Requirements
Set out each line from the following listing that includes the word "metres".

Data entries
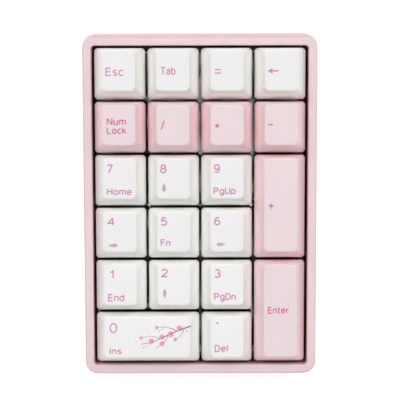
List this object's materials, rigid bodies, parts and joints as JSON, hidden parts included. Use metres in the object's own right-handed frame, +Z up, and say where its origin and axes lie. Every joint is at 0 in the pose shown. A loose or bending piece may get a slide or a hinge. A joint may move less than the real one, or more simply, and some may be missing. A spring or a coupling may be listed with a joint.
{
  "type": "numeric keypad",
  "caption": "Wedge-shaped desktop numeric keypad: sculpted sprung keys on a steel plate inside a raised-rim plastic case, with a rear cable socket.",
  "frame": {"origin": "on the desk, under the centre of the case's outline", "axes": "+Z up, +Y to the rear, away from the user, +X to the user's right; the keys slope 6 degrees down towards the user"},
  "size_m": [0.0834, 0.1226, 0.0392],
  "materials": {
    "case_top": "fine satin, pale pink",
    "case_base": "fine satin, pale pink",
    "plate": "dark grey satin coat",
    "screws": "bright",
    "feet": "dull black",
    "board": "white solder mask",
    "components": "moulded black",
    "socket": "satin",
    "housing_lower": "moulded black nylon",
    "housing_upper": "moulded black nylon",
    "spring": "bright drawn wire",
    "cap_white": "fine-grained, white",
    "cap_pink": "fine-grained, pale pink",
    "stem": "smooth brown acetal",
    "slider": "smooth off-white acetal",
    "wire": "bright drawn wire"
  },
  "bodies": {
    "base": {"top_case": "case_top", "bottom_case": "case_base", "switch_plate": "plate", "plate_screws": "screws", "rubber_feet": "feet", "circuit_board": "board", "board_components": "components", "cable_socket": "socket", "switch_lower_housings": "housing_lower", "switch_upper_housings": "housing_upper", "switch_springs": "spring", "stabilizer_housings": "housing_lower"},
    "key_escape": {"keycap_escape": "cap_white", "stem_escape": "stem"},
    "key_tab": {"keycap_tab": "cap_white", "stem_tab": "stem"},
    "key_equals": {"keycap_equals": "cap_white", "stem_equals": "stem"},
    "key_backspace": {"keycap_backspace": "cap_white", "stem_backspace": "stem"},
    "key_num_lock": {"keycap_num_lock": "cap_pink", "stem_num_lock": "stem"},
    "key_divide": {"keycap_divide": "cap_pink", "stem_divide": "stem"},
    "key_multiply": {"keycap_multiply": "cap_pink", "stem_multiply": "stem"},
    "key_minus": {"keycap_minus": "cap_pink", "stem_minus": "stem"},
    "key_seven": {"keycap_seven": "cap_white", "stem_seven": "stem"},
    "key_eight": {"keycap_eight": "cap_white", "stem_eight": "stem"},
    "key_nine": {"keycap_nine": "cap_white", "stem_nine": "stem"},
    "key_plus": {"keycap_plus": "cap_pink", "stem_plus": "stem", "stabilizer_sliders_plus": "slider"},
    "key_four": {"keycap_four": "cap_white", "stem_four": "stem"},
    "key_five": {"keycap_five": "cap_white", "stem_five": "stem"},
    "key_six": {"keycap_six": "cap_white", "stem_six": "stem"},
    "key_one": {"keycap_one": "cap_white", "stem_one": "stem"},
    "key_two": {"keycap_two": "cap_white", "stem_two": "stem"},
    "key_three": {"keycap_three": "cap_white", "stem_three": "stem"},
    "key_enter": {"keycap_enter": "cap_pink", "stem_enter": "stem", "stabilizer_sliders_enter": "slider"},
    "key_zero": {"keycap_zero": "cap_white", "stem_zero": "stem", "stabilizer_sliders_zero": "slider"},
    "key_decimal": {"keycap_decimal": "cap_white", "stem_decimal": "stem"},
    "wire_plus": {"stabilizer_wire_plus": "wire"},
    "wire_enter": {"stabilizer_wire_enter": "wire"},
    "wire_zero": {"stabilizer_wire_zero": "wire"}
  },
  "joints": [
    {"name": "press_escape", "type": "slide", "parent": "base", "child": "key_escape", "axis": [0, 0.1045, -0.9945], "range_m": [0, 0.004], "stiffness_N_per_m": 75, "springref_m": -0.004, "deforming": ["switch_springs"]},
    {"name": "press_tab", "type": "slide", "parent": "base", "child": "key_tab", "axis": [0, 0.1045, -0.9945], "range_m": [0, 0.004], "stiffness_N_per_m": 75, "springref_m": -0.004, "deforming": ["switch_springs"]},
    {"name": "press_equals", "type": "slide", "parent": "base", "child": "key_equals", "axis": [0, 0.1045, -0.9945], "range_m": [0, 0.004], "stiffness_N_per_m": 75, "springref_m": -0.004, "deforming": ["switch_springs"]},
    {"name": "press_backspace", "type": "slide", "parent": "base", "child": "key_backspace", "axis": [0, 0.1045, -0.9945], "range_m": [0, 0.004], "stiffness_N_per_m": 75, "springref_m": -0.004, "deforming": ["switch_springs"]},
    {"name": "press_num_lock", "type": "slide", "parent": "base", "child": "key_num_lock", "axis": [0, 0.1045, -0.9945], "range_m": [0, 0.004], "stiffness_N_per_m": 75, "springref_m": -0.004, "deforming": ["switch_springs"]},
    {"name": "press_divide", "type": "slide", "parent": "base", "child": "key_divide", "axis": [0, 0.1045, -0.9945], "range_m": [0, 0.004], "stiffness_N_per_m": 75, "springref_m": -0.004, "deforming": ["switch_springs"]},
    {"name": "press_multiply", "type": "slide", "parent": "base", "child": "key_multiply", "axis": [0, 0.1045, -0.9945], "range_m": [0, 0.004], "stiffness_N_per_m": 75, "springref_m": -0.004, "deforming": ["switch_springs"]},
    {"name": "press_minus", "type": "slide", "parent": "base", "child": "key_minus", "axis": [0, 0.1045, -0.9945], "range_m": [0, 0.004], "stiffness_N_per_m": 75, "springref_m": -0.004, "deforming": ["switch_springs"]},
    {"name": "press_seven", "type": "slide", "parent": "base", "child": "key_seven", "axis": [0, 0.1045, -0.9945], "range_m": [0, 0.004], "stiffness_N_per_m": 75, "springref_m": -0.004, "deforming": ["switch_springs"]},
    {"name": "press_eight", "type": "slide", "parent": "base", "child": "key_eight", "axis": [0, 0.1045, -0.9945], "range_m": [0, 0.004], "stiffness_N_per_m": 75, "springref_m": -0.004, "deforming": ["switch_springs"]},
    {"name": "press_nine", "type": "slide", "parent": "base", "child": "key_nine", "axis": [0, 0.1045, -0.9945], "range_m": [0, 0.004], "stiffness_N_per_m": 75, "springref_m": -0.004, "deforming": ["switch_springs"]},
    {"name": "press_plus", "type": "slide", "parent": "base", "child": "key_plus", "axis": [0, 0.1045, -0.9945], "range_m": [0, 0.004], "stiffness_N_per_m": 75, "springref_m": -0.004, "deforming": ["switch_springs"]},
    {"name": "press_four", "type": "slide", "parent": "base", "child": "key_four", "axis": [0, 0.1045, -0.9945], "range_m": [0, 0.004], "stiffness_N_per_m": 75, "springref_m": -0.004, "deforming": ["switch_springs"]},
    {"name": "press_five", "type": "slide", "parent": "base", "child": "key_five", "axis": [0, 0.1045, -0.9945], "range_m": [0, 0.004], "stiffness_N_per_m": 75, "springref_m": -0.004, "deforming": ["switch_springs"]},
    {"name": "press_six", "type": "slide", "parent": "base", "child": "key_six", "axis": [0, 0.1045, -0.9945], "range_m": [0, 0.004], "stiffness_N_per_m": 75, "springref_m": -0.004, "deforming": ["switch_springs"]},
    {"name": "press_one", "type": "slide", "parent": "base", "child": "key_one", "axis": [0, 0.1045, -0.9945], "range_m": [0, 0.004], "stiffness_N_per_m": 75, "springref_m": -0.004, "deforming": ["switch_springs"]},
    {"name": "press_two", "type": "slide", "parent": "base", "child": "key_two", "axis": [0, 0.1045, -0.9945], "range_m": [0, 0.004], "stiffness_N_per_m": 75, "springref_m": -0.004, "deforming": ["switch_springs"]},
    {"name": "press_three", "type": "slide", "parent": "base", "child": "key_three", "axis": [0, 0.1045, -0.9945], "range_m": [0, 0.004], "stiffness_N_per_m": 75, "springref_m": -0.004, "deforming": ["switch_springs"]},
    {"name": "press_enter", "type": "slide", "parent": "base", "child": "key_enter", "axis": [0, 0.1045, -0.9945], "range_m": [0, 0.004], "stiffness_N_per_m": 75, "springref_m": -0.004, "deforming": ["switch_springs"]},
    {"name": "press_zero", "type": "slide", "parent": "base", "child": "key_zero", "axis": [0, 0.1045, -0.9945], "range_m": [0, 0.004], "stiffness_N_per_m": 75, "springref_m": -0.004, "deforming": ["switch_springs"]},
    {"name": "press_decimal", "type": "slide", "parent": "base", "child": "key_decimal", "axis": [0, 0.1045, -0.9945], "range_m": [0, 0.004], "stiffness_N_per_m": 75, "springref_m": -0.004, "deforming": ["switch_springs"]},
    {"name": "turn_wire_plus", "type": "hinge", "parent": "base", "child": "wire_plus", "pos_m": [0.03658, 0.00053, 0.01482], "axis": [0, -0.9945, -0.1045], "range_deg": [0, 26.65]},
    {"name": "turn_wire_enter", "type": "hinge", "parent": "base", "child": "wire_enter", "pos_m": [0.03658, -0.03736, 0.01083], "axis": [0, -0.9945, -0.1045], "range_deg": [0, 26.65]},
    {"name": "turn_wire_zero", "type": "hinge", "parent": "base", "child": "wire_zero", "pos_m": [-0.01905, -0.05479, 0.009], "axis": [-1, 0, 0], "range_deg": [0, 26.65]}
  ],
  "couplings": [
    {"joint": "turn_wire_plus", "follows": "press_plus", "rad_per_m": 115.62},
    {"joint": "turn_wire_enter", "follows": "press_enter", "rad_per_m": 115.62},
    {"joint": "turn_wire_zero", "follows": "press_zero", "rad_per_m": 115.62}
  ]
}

==

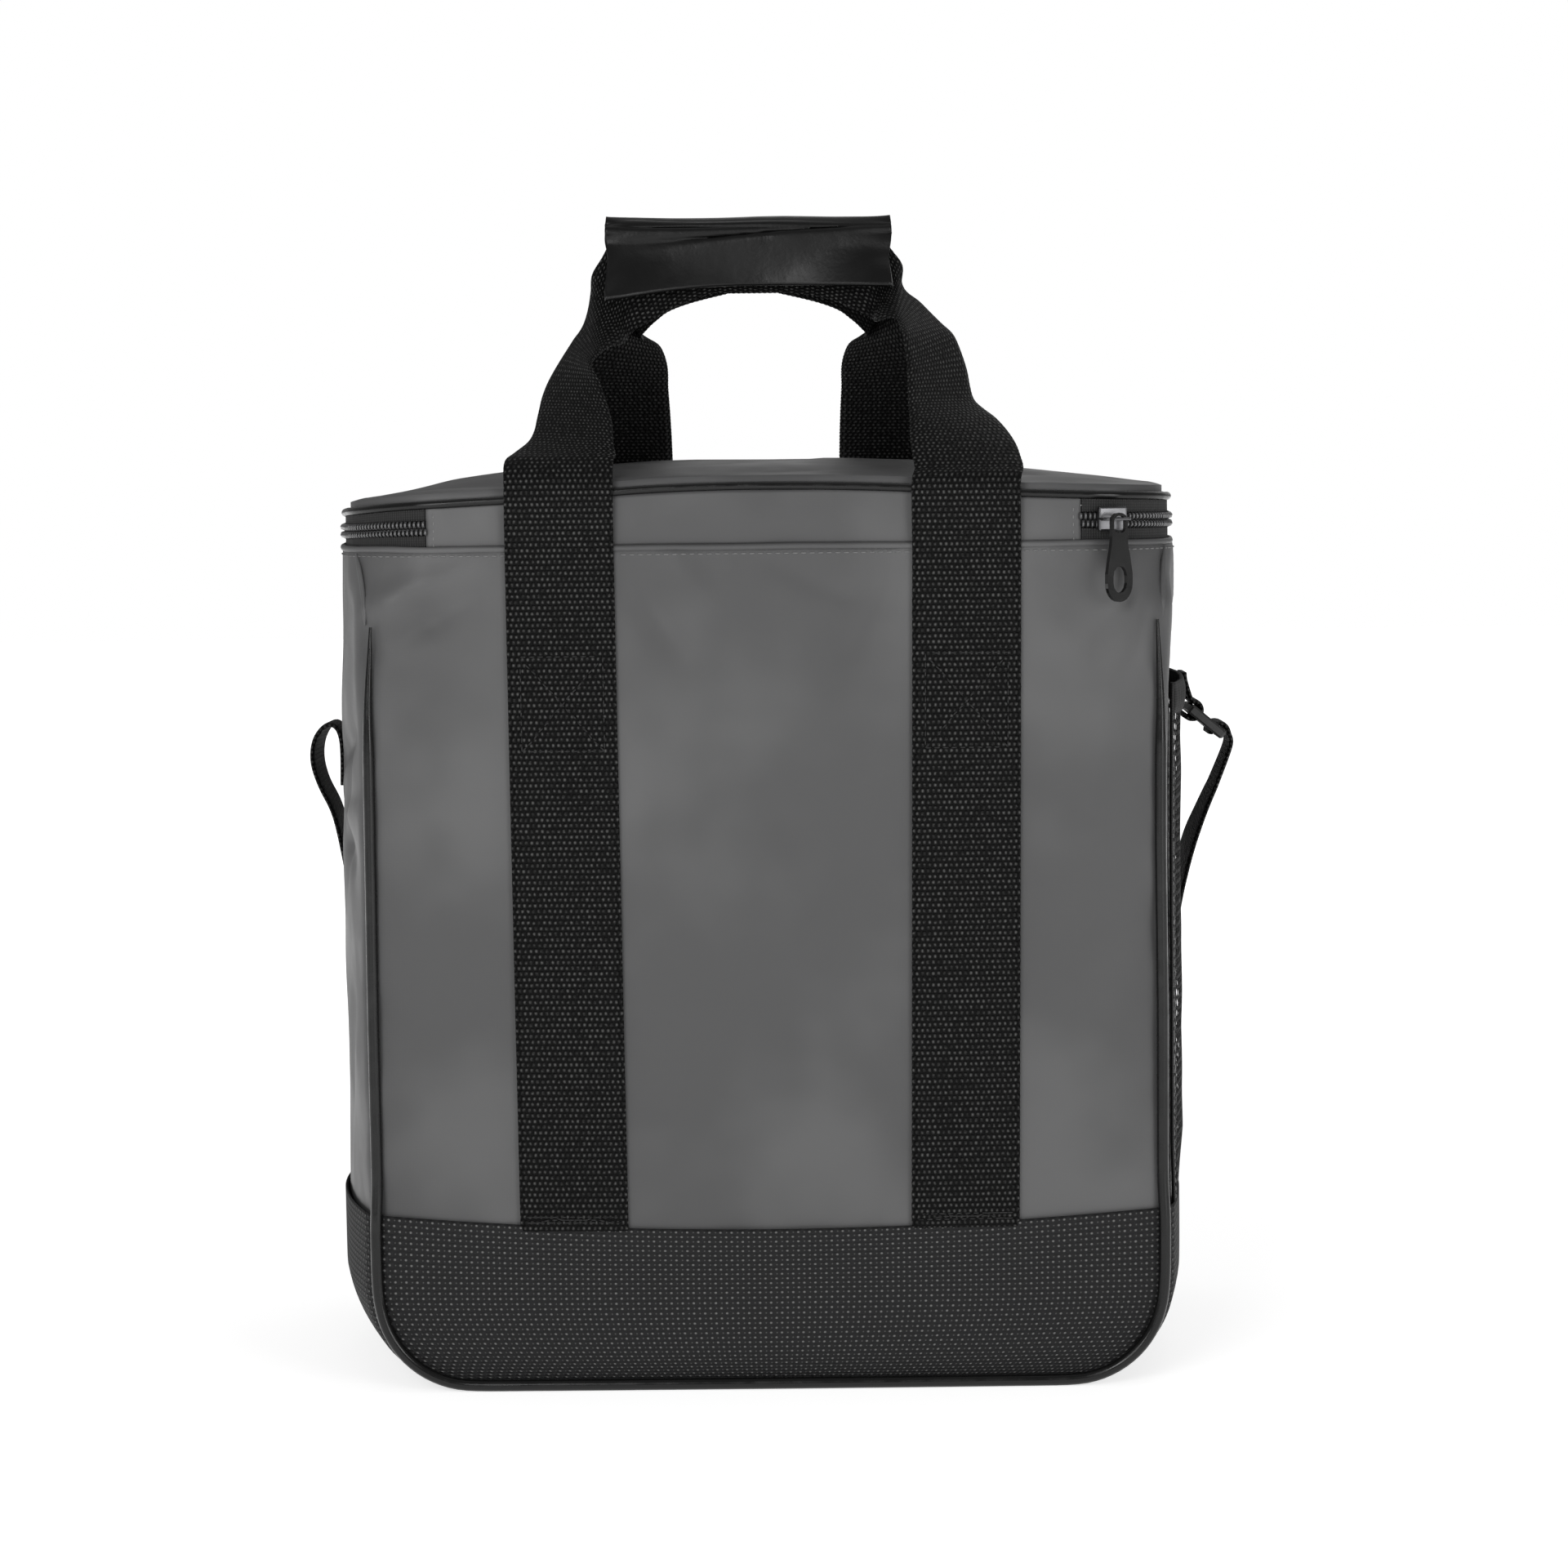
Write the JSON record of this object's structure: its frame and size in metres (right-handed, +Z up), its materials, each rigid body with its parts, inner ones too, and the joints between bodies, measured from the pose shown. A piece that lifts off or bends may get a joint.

Written answer
List this object's materials, rigid bodies, parts and joints as JSON, hidden parts included. Use metres in the object's own right-handed frame, +Z up, and say where its origin and axes lie. Every joint is at 0 in the pose shown. A loose or bending piece may get a slide or a hinge. A joint may move less than the real one, or more simply, and some may be missing. A spring or a coupling may be listed with a joint.
Write the JSON record of this object's structure: its frame and size in metres (right-handed, +Z up), its materials, each rigid body with its parts, inner ones too, and the joints between bodies, measured from the pose shown. A piece that lifts off or bends may get a joint.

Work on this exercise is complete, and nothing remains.